-- Start of DATA PROVIDED --

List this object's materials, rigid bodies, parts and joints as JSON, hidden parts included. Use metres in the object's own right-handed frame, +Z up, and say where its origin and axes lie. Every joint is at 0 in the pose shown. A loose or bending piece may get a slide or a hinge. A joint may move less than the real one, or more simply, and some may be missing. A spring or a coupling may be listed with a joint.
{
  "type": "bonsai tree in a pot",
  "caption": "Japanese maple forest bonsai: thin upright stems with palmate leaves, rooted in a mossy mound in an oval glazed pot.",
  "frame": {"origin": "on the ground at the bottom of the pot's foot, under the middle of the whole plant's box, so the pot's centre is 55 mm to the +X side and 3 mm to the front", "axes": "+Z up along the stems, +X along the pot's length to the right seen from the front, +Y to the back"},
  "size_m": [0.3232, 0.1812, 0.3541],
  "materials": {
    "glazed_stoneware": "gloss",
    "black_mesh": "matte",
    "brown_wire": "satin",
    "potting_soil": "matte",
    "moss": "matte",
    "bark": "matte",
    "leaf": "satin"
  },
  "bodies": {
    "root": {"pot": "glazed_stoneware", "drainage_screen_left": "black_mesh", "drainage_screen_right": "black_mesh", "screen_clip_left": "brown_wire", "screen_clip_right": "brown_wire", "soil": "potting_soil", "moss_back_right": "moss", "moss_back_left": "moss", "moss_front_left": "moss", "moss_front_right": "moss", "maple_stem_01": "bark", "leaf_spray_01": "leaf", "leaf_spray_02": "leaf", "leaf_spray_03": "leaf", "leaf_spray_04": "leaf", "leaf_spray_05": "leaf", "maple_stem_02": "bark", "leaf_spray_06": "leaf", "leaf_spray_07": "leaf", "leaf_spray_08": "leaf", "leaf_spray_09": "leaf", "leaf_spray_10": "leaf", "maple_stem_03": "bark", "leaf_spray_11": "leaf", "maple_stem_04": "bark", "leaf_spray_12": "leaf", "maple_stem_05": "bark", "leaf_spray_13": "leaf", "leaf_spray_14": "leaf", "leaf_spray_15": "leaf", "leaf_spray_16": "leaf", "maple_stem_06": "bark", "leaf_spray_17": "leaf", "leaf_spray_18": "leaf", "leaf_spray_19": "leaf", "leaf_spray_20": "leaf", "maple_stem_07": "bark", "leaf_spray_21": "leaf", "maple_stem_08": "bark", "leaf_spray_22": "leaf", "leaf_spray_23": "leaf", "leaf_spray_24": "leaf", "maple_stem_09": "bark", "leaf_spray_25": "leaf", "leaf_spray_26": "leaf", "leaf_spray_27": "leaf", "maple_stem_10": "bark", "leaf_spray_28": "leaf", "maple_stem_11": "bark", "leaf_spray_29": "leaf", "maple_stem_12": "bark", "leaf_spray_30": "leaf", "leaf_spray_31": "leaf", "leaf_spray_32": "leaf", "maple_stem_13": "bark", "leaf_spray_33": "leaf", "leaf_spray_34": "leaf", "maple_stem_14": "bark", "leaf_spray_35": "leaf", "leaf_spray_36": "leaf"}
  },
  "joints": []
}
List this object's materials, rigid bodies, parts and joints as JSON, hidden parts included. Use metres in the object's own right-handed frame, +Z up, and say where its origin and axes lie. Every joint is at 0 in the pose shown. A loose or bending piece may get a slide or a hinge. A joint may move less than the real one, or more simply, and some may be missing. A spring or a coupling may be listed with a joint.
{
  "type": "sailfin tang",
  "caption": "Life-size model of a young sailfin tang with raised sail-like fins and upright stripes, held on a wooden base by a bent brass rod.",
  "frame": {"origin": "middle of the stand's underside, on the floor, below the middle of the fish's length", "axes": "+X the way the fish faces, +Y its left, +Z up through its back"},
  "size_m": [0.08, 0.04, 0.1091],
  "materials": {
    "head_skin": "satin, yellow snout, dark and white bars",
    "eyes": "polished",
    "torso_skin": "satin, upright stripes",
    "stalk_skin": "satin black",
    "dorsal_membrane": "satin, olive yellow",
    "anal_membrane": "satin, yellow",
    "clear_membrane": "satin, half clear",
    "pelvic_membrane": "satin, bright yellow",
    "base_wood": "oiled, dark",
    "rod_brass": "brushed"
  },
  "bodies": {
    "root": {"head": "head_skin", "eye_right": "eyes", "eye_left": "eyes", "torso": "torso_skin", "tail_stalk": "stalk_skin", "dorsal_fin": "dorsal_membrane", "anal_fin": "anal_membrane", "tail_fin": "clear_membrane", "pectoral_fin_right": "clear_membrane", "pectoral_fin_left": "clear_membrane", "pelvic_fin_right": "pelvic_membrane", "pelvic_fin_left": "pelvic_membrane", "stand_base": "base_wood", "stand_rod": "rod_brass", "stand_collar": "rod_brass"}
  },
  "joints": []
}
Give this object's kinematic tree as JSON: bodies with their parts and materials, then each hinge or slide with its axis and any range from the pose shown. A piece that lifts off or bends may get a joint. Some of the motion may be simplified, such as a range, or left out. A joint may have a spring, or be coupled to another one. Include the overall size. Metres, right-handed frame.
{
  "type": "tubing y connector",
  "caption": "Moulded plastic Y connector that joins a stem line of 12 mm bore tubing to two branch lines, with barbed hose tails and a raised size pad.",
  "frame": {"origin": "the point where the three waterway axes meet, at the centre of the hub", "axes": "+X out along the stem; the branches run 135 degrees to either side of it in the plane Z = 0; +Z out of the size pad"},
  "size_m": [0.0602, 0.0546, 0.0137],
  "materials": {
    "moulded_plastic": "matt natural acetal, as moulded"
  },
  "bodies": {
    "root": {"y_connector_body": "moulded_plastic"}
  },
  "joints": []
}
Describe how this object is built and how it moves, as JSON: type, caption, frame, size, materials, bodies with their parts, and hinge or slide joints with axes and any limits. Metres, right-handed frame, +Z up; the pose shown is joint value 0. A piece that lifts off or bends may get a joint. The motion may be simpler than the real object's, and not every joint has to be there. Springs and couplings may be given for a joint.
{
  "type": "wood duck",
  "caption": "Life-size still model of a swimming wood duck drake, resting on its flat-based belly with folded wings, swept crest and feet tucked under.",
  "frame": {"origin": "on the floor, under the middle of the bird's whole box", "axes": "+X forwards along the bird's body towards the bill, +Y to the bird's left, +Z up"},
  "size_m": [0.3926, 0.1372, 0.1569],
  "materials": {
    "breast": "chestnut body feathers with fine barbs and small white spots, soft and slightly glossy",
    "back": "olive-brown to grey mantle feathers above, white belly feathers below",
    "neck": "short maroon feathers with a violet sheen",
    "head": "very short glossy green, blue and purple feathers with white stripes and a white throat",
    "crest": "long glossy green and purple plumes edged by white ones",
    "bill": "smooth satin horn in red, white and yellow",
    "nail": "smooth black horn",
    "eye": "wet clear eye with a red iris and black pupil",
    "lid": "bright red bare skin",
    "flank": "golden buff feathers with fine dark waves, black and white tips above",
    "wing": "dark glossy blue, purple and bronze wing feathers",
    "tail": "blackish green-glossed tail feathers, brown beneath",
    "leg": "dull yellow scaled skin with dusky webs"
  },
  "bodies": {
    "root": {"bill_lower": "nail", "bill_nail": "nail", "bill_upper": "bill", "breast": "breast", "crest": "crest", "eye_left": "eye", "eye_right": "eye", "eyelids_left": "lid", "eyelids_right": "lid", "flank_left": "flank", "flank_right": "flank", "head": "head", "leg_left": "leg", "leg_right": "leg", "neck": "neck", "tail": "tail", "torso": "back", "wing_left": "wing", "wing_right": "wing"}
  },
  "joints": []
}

-- End of DATA PROVIDED --

#### [THE TASK]
Repeat the data precisely, reproducing every entry.

#### [CORRECT RESPONSE]
List this object's materials, rigid bodies, parts and joints as JSON, hidden parts included. Use metres in the object's own right-handed frame, +Z up, and say where its origin and axes lie. Every joint is at 0 in the pose shown. A loose or bending piece may get a slide or a hinge. A joint may move less than the real one, or more simply, and some may be missing. A spring or a coupling may be listed with a joint.
{
  "type": "bonsai tree in a pot",
  "caption": "Japanese maple forest bonsai: thin upright stems with palmate leaves, rooted in a mossy mound in an oval glazed pot.",
  "frame": {"origin": "on the ground at the bottom of the pot's foot, under the middle of the whole plant's box, so the pot's centre is 55 mm to the +X side and 3 mm to the front", "axes": "+Z up along the stems, +X along the pot's length to the right seen from the front, +Y to the back"},
  "size_m": [0.3232, 0.1812, 0.3541],
  "materials": {
    "glazed_stoneware": "gloss",
    "black_mesh": "matte",
    "brown_wire": "satin",
    "potting_soil": "matte",
    "moss": "matte",
    "bark": "matte",
    "leaf": "satin"
  },
  "bodies": {
    "root": {"pot": "glazed_stoneware", "drainage_screen_left": "black_mesh", "drainage_screen_right": "black_mesh", "screen_clip_left": "brown_wire", "screen_clip_right": "brown_wire", "soil": "potting_soil", "moss_back_right": "moss", "moss_back_left": "moss", "moss_front_left": "moss", "moss_front_right": "moss", "maple_stem_01": "bark", "leaf_spray_01": "leaf", "leaf_spray_02": "leaf", "leaf_spray_03": "leaf", "leaf_spray_04": "leaf", "leaf_spray_05": "leaf", "maple_stem_02": "bark", "leaf_spray_06": "leaf", "leaf_spray_07": "leaf", "leaf_spray_08": "leaf", "leaf_spray_09": "leaf", "leaf_spray_10": "leaf", "maple_stem_03": "bark", "leaf_spray_11": "leaf", "maple_stem_04": "bark", "leaf_spray_12": "leaf", "maple_stem_05": "bark", "leaf_spray_13": "leaf", "leaf_spray_14": "leaf", "leaf_spray_15": "leaf", "leaf_spray_16": "leaf", "maple_stem_06": "bark", "leaf_spray_17": "leaf", "leaf_spray_18": "leaf", "leaf_spray_19": "leaf", "leaf_spray_20": "leaf", "maple_stem_07": "bark", "leaf_spray_21": "leaf", "maple_stem_08": "bark", "leaf_spray_22": "leaf", "leaf_spray_23": "leaf", "leaf_spray_24": "leaf", "maple_stem_09": "bark", "leaf_spray_25": "leaf", "leaf_spray_26": "leaf", "leaf_spray_27": "leaf", "maple_stem_10": "bark", "leaf_spray_28": "leaf", "maple_stem_11": "bark", "leaf_spray_29": "leaf", "maple_stem_12": "bark", "leaf_spray_30": "leaf", "leaf_spray_31": "leaf", "leaf_spray_32": "leaf", "maple_stem_13": "bark", "leaf_spray_33": "leaf", "leaf_spray_34": "leaf", "maple_stem_14": "bark", "leaf_spray_35": "leaf", "leaf_spray_36": "leaf"}
  },
  "joints": []
}
List this object's materials, rigid bodies, parts and joints as JSON, hidden parts included. Use metres in the object's own right-handed frame, +Z up, and say where its origin and axes lie. Every joint is at 0 in the pose shown. A loose or bending piece may get a slide or a hinge. A joint may move less than the real one, or more simply, and some may be missing. A spring or a coupling may be listed with a joint.
{
  "type": "sailfin tang",
  "caption": "Life-size model of a young sailfin tang with raised sail-like fins and upright stripes, held on a wooden base by a bent brass rod.",
  "frame": {"origin": "middle of the stand's underside, on the floor, below the middle of the fish's length", "axes": "+X the way the fish faces, +Y its left, +Z up through its back"},
  "size_m": [0.08, 0.04, 0.1091],
  "materials": {
    "head_skin": "satin, yellow snout, dark and white bars",
    "eyes": "polished",
    "torso_skin": "satin, upright stripes",
    "stalk_skin": "satin black",
    "dorsal_membrane": "satin, olive yellow",
    "anal_membrane": "satin, yellow",
    "clear_membrane": "satin, half clear",
    "pelvic_membrane": "satin, bright yellow",
    "base_wood": "oiled, dark",
    "rod_brass": "brushed"
  },
  "bodies": {
    "root": {"head": "head_skin", "eye_right": "eyes", "eye_left": "eyes", "torso": "torso_skin", "tail_stalk": "stalk_skin", "dorsal_fin": "dorsal_membrane", "anal_fin": "anal_membrane", "tail_fin": "clear_membrane", "pectoral_fin_right": "clear_membrane", "pectoral_fin_left": "clear_membrane", "pelvic_fin_right": "pelvic_membrane", "pelvic_fin_left": "pelvic_membrane", "stand_base": "base_wood", "stand_rod": "rod_brass", "stand_collar": "rod_brass"}
  },
  "joints": []
}
Give this object's kinematic tree as JSON: bodies with their parts and materials, then each hinge or slide with its axis and any range from the pose shown. A piece that lifts off or bends may get a joint. Some of the motion may be simplified, such as a range, or left out. A joint may have a spring, or be coupled to another one. Include the overall size. Metres, right-handed frame.
{
  "type": "tubing y connector",
  "caption": "Moulded plastic Y connector that joins a stem line of 12 mm bore tubing to two branch lines, with barbed hose tails and a raised size pad.",
  "frame": {"origin": "the point where the three waterway axes meet, at the centre of the hub", "axes": "+X out along the stem; the branches run 135 degrees to either side of it in the plane Z = 0; +Z out of the size pad"},
  "size_m": [0.0602, 0.0546, 0.0137],
  "materials": {
    "moulded_plastic": "matt natural acetal, as moulded"
  },
  "bodies": {
    "root": {"y_connector_body": "moulded_plastic"}
  },
  "joints": []
}
Describe how this object is built and how it moves, as JSON: type, caption, frame, size, materials, bodies with their parts, and hinge or slide joints with axes and any limits. Metres, right-handed frame, +Z up; the pose shown is joint value 0. A piece that lifts off or bends may get a joint. The motion may be simpler than the real object's, and not every joint has to be there. Springs and couplings may be given for a joint.
{
  "type": "wood duck",
  "caption": "Life-size still model of a swimming wood duck drake, resting on its flat-based belly with folded wings, swept crest and feet tucked under.",
  "frame": {"origin": "on the floor, under the middle of the bird's whole box", "axes": "+X forwards along the bird's body towards the bill, +Y to the bird's left, +Z up"},
  "size_m": [0.3926, 0.1372, 0.1569],
  "materials": {
    "breast": "chestnut body feathers with fine barbs and small white spots, soft and slightly glossy",
    "back": "olive-brown to grey mantle feathers above, white belly feathers below",
    "neck": "short maroon feathers with a violet sheen",
    "head": "very short glossy green, blue and purple feathers with white stripes and a white throat",
    "crest": "long glossy green and purple plumes edged by white ones",
    "bill": "smooth satin horn in red, white and yellow",
    "nail": "smooth black horn",
    "eye": "wet clear eye with a red iris and black pupil",
    "lid": "bright red bare skin",
    "flank": "golden buff feathers with fine dark waves, black and white tips above",
    "wing": "dark glossy blue, purple and bronze wing feathers",
    "tail": "blackish green-glossed tail feathers, brown beneath",
    "leg": "dull yellow scaled skin with dusky webs"
  },
  "bodies": {
    "root": {"bill_lower": "nail", "bill_nail": "nail", "bill_upper": "bill", "breast": "breast", "crest": "crest", "eye_left": "eye", "eye_right": "eye", "eyelids_left": "lid", "eyelids_right": "lid", "flank_left": "flank", "flank_right": "flank", "head": "head", "leg_left": "leg", "leg_right": "leg", "neck": "neck", "tail": "tail", "torso": "back", "wing_left": "wing", "wing_right": "wing"}
  },
  "joints": []
}